Richard Mack
Analyst · KBW. Jade, your line is now open.
Yes, so I would tell you that, just to answer very concisely, construction lending is probably the best risk adjusted return we see out there. As a general statement, the lending business is feels a little bit better to me, because you don't have to make a lot of assumptions. So, if you take the world as it is, debt returns make a lot more sense. If you believe that things are getting better from a fundamentals perspective as we see that they are, but that they're going to get dramatically better because the economy is going to stay strong and you're willing to forecast out cap rate compression as well. Then the returns can be quite healthy in the equity business. But you've got to make a lot of assumptions to do that in previous markets where when we go back to the great recession, now that was a time when you wanted to buy assets. You could -- you were talking about getting 8% to let's call it 7% to 10%, that's a wide thing, cash on cash return to buy multifamily.

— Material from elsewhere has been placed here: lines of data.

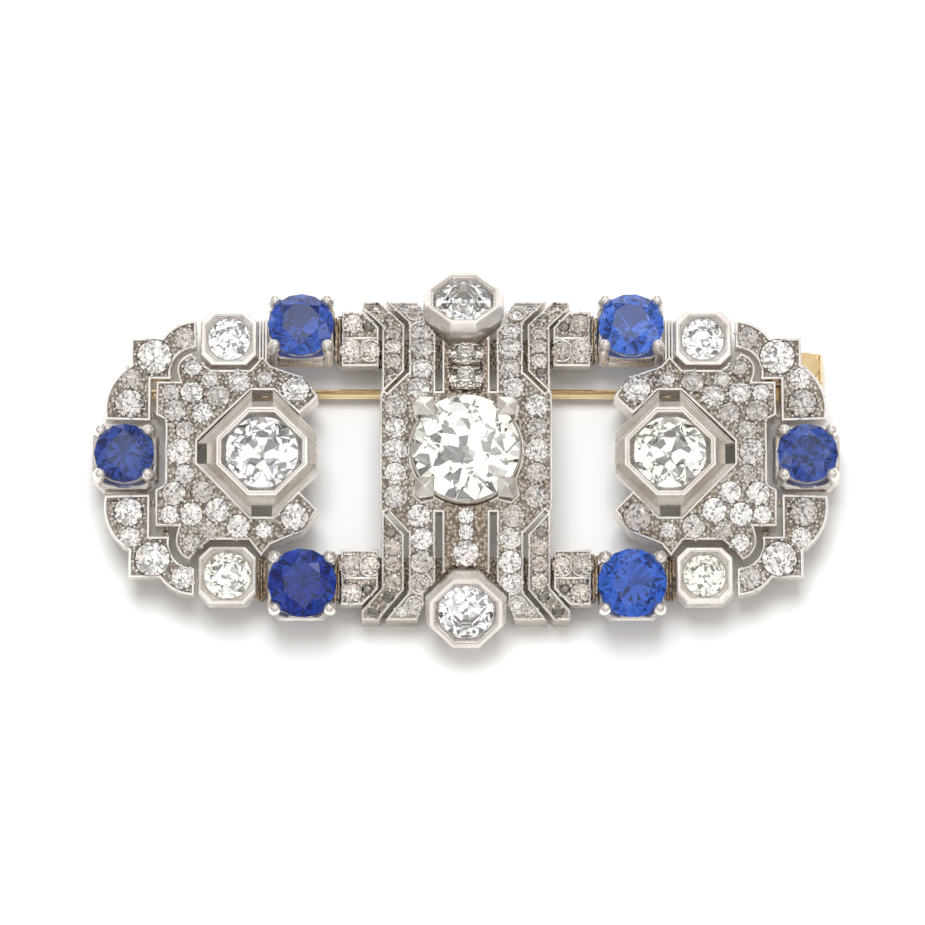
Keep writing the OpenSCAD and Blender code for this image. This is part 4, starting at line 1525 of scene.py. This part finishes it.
def octagon_settings() -> list[OctagonSetting]:
    """The eight octagonal settings."""
    large = dict(
        window=Octagon(3.12, 3.09, 4.03), rim=Octagon(3.55, 3.52, 4.62), base=Octagon(4.1, 4.05, 5.2),
        waist=Octagon(4.2, 4.08, 5.0), skirt=Octagon(4.28, 4.12, 5.06), flare=0.85, groove=0.2, depth=2.6,
        girdle_down=0.5, stone_radius=3.05, octagonal=1.0, strips=5,
    )
    small = dict(
        window=Octagon(2.33, 2.33, 3.2), rim=Octagon(2.87, 2.87, 3.86), base=Octagon(2.7, 2.7, 3.7),
        waist=Octagon(3.12, 3.12, 4.16), skirt=Octagon(3.14, 3.14, 4.18), flare=0.7, groove=0.15, depth=2.6,
        girdle_down=0.45, stone_radius=2.3, octagonal=0.6,
    )
    corner = dict(
        window=Octagon(1.75, 1.75, 2.75), rim=Octagon(2.15, 2.15, 3.5), base=Octagon(2.25, 2.25, 3.7),
        waist=Octagon(2.24, 2.24, 3.66), skirt=Octagon(2.25, 2.25, 3.68), flare=0.8, groove=0.12, depth=1.9,
        girdle_down=0.42, stone_radius=1.72, octagonal=0.25,
    )
    wider = {"window": Octagon(1.95, 1.95, 3.05), "rim": Octagon(2.2, 2.2, 3.56), "stone_radius": 1.92}
    wide = {**corner, **wider}
    made = []
    for side, sx in SIDES:
        made.append(OctagonSetting(f"{side}_large", (sx * 15.75, 0.0, 6.1), warm=sx > 0, **large))
        for level, sy in LEVELS:
            sizes = wide if sx + sy == -2 else corner
            place = (sx * 18.4, sy * 9.35, 4.3)
            made.append(OctagonSetting(f"{side}_{level}_corner", place, warm=sy < 0, **sizes))
    made.append(OctagonSetting("top", (-0.2, 12.5, 4.6), tilt=33.0, **small))
    made.append(OctagonSetting("bottom", (0.0, -12.5, 4.6), tilt=-33.0, **small))
    return made


def claw_collets() -> list[ClawCollet]:
    """The six collets with claws."""
    made = []
    for side, sx in SIDES:
        for level, sy in LEVELS:
            radius, finish = (2.57, BLUE) if sy > 0 else (2.66, DEEP_BLUE)
            shift = (0.2 if sx + sy == -2 else 0.0, -0.3 * sy)
            place = (sx * 12.8, sy * 9.97, 2.3)
            made.append(ClawCollet(f"{side}_{level}", place, radius, sy * 10.0, finish, shift))
        made.append(ClawCollet(f"{side}_end", (sx * 26.4, 0.0, 2.3), 2.32, finish=NAVY))
    return made


def main() -> None:
    """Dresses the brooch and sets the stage."""
    logging.basicConfig(level=logging.INFO, format="%(message)s")
    rng = np.random.default_rng(7)
    dress_cad()
    Stage().build()
    settings = [*octagon_settings(), *claw_collets(), CentreSetting()]
    for part in [*pave_fields(), *settings, Spacers(), HingeWork()]:
        part.build(rng)
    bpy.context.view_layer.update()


if __name__ == "__main__":
    main()
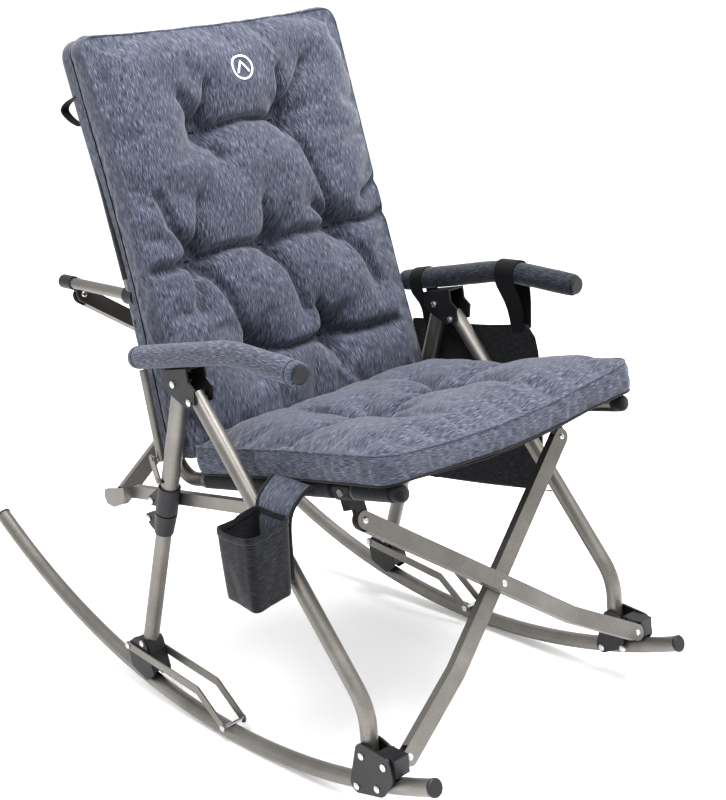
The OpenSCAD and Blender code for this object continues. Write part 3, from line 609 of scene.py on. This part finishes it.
back, back_seams = cushion(
    "back_pad", BACK_LEN, 26, (9, 7), back_front, back_rear, back_point,
    [(*t, 45) for t in BACK_TUFTS], BACK_CREASES, False, 3.0,
)
seat, seat_seams = cushion(
    "seat_pad", SEAT_LEN, 30, (6, 3), seat_top, seat_bottom, seat_point,
    [(*t, 25) for t in SEAT_TUFTS], SEAT_CREASES, True, 8.0,
)
for obj, node in ((back, "back_cushion"), (seat, "seat_cushion")):
    dressed(obj, heather, "right_seat")
    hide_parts(node)
    squashed(obj)
for label, loops in (("back", back_seams), ("seat", seat_seams)):
    for edge, loop, cord_r, cloth, slot in (
        ("front", loops[0], 1.5, heather, "heather_fabric"),
        ("rear", loops[1], 1.7, jet_cloth, "black_cloth"),
    ):
        cord = tube_along(f"{label}_seam_{edge}", loop, cord_r, up=(0.3, -0.8, 0.5), sides=8, closed=True)
        dressed(cord, cloth, "right_seat")
        squashed(cord)


def back_skirt():
    """The cover's boxing runs on behind the pad, over the uprights and their tops."""
    loop = back_seams[1]
    lean = np.array((0, math.cos(BACK_LEAN), -math.sin(BACK_LEAN)))
    tall = np.array((0, math.sin(BACK_LEAN), math.cos(BACK_LEAN)))
    along = (loop - np.array((0, *BACK_CORNER))) @ tall
    shown = [i for i in range(len(loop)) if along[i] > 4]
    gap = next((k for k in range(1, len(shown)) if shown[k] != shown[k - 1] + 1), 0)
    ring = loop[shown[gap:] + shown[:gap]]
    rows = []
    profile = ((-1.5, 0.3), (6, 0.0), (14, -0.2), (22, 0.0), (28, 1.4), (31.5, 5), (32.5, 10), (31.8, 16))
    for depth, inset in profile:
        row = []
        for run, q in enumerate(ring):
            inward = np.array((-np.sign(q[0]) * min(1.0, abs(q[0]) / 60), 0, 0))
            inward *= 1.0 if abs(q[0]) > 236 else 0.35
            top = smooth(((q - np.array((0, *BACK_CORNER))) @ tall - 590) / 40)
            wave = 0.8 * wobble(run / 9, depth / 20, 4)
            over_top = tall * 4.0 * top * smooth(depth / 10)
            row.append(q + lean * depth + inward * inset - tall * inset * top * 0.9 + over_top + inward * wave)
        rows.append(row)
    obj = grid("back_cover_skirt", rows, grain="rows", uv_at=(0.05, 0.0))
    final(rounded(thick(obj, 1.6)))
    dressed(obj, heather, "right_seat")
    squashed(obj)


back_skirt()


def on_surface(obj, origin, direction):
    tree = BVHTree.FromObject(obj, bpy.context.evaluated_depsgraph_get())

    def hit(s, a):
        start = Vector(origin(s, a)) * MM
        found = tree.ray_cast(start, direction, 0.3)[0]
        return np.array(found if found is not None else start) / MM

    return hit


into_back = Vector((0, math.cos(BACK_LEAN), -math.sin(BACK_LEAN)))
into_seat = Vector((0, -math.sin(SEAT_FALL), -math.cos(SEAT_FALL)))
back_skin = on_surface(back, lambda s, a: back_point(s, a, -90), into_back)
seat_skin = on_surface(seat, lambda s, a: seat_point(s, a, 140), into_seat)

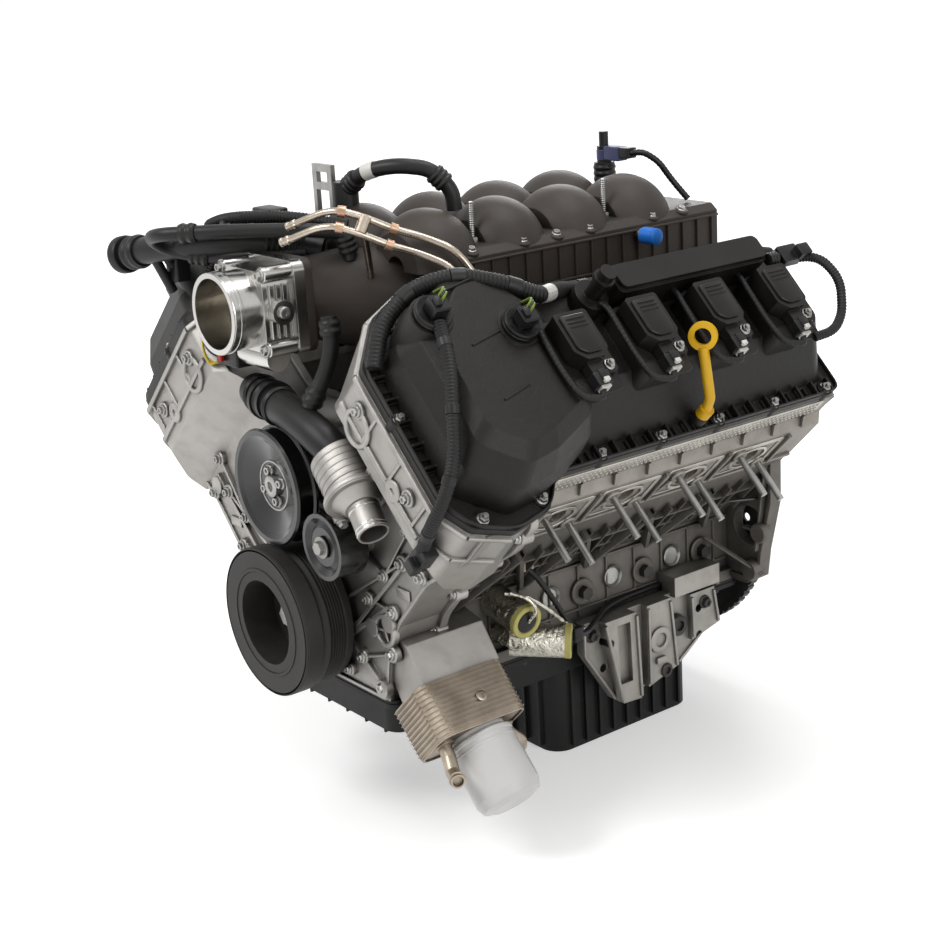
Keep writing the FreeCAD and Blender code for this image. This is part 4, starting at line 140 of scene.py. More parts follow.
LOOK = {
    "block": finish("cast_block", (0.150, 0.138, 0.124), 0.54, 0.75, 1300, 0.9, 17, 0.16, 0.0014,
                    dirt=(0.060, 0.054, 0.048, 0.35), crease=0.8),
    "cover_cast": finish("cast_front_cover", (0.36, 0.345, 0.325), 0.37, 0.92, 1500, 0.7, 11, 0.11, 0.0020,
                         dirt=(0.19, 0.18, 0.165, 0.30), crease=0.85),
    "head_cast": finish("cast_head", (0.27, 0.252, 0.225), 0.44, 0.88, 1400, 0.8, 15, 0.13, 0.0014,
                        dirt=(0.12, 0.105, 0.09, 0.35), crease=0.85),
    "bracket_cast": finish("cast_bracket", (0.33, 0.315, 0.29), 0.42, 0.88, 1400, 0.8, 13, 0.12, 0.0016,
                           dirt=(0.15, 0.14, 0.125, 0.30), crease=0.8),
    "machined": finish("machined_aluminium", (0.50, 0.49, 0.47), 0.20, 1, 240, 0.10, 7, 0.10, 0.0008,
                       streak=(1, 9, 9), crease=0.5),
    "steel": finish("bright_steel", (0.44, 0.43, 0.41), 0.28, 1, 900, 0.08, 30, 0.14, 0.0004),
    "zinc": finish("zinc_steel", (0.34, 0.335, 0.32), 0.34, 0.95, 700, 0.12, 45, 0.2, 0.0004, crease=0.4),
    "dark_steel": finish("dark_steel", (0.045, 0.042, 0.039), 0.40, 0.8, 700, 0.18, 30, 0.3, 0.0004),
    "damper_coat": finish("damper_coating", (0.021, 0.019, 0.018), 0.56, 0, 1100, 0.30, 22, 0.28, 0.0010, spec=0.3),
    "pulley_gloss": finish("pulley_black", (0.006, 0.006, 0.006), 0.22, 0, 300, 0.02, 9, 0.25, 0.0008, coat=0.3,
                           spec=0.35),
    "cover": finish("cover_plastic", (0.0105, 0.0090, 0.0082), 0.42, 0, 1800, 0.30, 10, 0.30, 0.0022, wrinkle=0.12,
                    spec=0.24),
    "coil": finish("coil_plastic", (0.0085, 0.0070, 0.0062), 0.36, 0, 900, 0.12, 18, 0.3, 0.0012, spec=0.26),
    "manifold": finish("manifold_plastic", (0.036, 0.0285, 0.0235), 0.50, 0, 2300, 0.35, 10, 0.22, 0.0018,
                       spec=0.28, crease=0.6),
    "pan": finish("pan_plastic", (0.0065, 0.0062, 0.0060), 0.48, 0, 800, 0.25, 12, 0.3, 0.0012, spec=0.25),
    "hose": finish("hose_rubber", (0.0075, 0.0072, 0.0070), 0.42, 0, 1400, 0.25, 30, 0.25, 0.0004, spec=0.30),
    "loom": finish("loom_conduit", (0.0065, 0.0062, 0.0060), 0.50, 0, 600, 0.6, 60, 0.35, 0.0004, spec=0.28),
    "tube_steel": finish("fuel_tube_steel", (0.40, 0.345, 0.285), 0.26, 1, 900, 0.05, 22, 0.22, 0.0004),
    "cooler": finish("brazed_plates", (0.37, 0.315, 0.25), 0.36, 0.95, 1100, 0.35, 22, 0.22, 0.0006,
                     dirt=(0.15, 0.11, 0.075, 0.4), crease=0.7),
    "filter_white": finish("filter_enamel", (0.64, 0.63, 0.62), 0.30, 0, 300, 0.02, 6, 0.03, 0.0014, coat=0.3,
                           spec=0.4),
    "foil": finish("foil_sleeve", (0.52, 0.50, 0.43), 0.24, 1, 150, 0.9, 50, 0.25, 0.0004, wrinkle=0.9),
    "yellow": finish("dipstick_yellow", (0.70, 0.40, 0.006), 0.36, 0, 500, 0.06, 15, 0.08, 0.0010, coat=0.1,
                     spec=0.35),
    "plate_brass": finish("throttle_plate", (0.34, 0.30, 0.235), 0.34, 1, 900, 0.08, 20, 0.14, 0.0004, crease=0.4),
    "copper": finish("copper_clip", (0.40, 0.26, 0.18), 0.34, 1, 700, 0.06, 25, 0.15, 0.0004),
    "blue": finish("blue_cap", (0.012, 0.135, 0.50), 0.40, 0, 600, 0.05, 20, 0.1, 0.0008, spec=0.3),
    "plug_black": finish("plug_black", (0.008, 0.008, 0.008), 0.38, 0, 700, 0.1, 30, 0.25, 0.0008, spec=0.28),
    "plug_white": finish("plug_white", (0.60, 0.585, 0.55), 0.42, 0, 700, 0.06, 30, 0.06, 0.0006),
    "plug_red": finish("plug_red", (0.36, 0.014, 0.008), 0.42, 0, 700, 0.06, 30, 0.1, 0.0005, spec=0.3),
    "plug_violet": finish("sensor_violet", (0.05, 0.055, 0.13), 0.40, 0, 700, 0.06, 30, 0.12, 0.0006, spec=0.3),
    "wire_green": finish("wire_green", (0.15, 0.22, 0.02), 0.45, 0, 700, 0.05, 30, 0.12, 0.0003, spec=0.3),
    "wire_yellow": finish("wire_yellow", (0.55, 0.38, 0.02), 0.45, 0, 700, 0.05, 30, 0.12, 0.0003, spec=0.3),
    "sleeve_end": finish("sleeve_end_yellow", (0.50, 0.46, 0.15), 0.45, 0, 700, 0.05, 30, 0.12, 0.0005, spec=0.3),
    "beige": finish("beige_block", (0.36, 0.305, 0.225), 0.50, 0, 700, 0.12, 30, 0.12, 0.0008),
    "drive_plate": finish("drive_plate", (0.035, 0.034, 0.033), 0.44, 0.7, 700, 0.15, 18, 0.25, 0.0008),
    "gasket": finish("gasket_steel", (0.46, 0.44, 0.40), 0.32, 0.95, 420, 0.5, 26, 0.16, 0.0003, crease=0.7),
}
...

Today, you are actually getting negative, slightly negative to maybe slightly positive leverage to buy. And so, one of the ways to think about it is you have to, if you want to do equity deals, you're paying to wait as opposed to getting paid to wait, which is what we saw in the great recession. And so, therefore, the debt market, as a general statement, looks a lot better. Now naturally, there are always unique opportunities in the equity business. And so, there are always going to be a kind of a unique distressed opportunity or a unique development opportunity that you can't really categorize as a trend. Certainly, I would say that as it relates to what we are doing around Taiwan Semiconductor on the equity side of our business. But that's really an investment that has its kind of its own unique dynamics, almost on an isolated basis.